- _WHAT TO WORK ON_
Everything from the first line down to the line containing "cups and cans." should be reproduced exactly; please include nothing else.

┌─ SUPPLIED DATA

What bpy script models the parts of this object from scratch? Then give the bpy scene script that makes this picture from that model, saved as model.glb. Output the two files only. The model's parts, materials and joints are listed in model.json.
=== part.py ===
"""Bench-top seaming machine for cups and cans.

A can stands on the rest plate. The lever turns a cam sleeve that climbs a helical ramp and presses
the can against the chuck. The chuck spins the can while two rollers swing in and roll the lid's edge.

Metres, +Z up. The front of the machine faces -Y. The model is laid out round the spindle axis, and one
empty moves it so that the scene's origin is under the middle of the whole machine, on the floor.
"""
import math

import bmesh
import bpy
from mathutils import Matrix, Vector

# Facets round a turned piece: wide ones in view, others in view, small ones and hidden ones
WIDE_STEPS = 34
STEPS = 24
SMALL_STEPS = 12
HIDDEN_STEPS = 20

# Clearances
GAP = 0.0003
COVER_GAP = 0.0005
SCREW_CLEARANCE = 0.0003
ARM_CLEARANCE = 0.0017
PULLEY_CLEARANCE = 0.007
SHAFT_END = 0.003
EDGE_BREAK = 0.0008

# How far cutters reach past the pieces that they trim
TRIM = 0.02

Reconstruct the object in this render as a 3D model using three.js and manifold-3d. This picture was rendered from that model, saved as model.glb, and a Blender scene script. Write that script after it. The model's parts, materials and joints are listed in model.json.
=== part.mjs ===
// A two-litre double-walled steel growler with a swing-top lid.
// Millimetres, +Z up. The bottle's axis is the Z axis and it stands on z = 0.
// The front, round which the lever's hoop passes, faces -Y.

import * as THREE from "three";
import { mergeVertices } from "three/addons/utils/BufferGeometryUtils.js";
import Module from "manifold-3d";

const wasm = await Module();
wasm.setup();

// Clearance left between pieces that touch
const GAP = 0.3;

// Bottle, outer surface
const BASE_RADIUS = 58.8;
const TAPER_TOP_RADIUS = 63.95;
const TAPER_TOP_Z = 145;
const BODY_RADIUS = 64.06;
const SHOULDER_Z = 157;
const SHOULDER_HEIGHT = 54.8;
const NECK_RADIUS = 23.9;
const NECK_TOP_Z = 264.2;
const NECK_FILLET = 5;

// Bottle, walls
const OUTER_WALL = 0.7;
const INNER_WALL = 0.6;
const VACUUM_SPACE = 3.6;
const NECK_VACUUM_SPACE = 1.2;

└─

- _THE RESULT_
What bpy script models the parts of this object from scratch? Then give the bpy scene script that makes this picture from that model, saved as model.glb. Output the two files only. The model's parts, materials and joints are listed in model.json.
=== part.py ===
"""Bench-top seaming machine for cups and cans.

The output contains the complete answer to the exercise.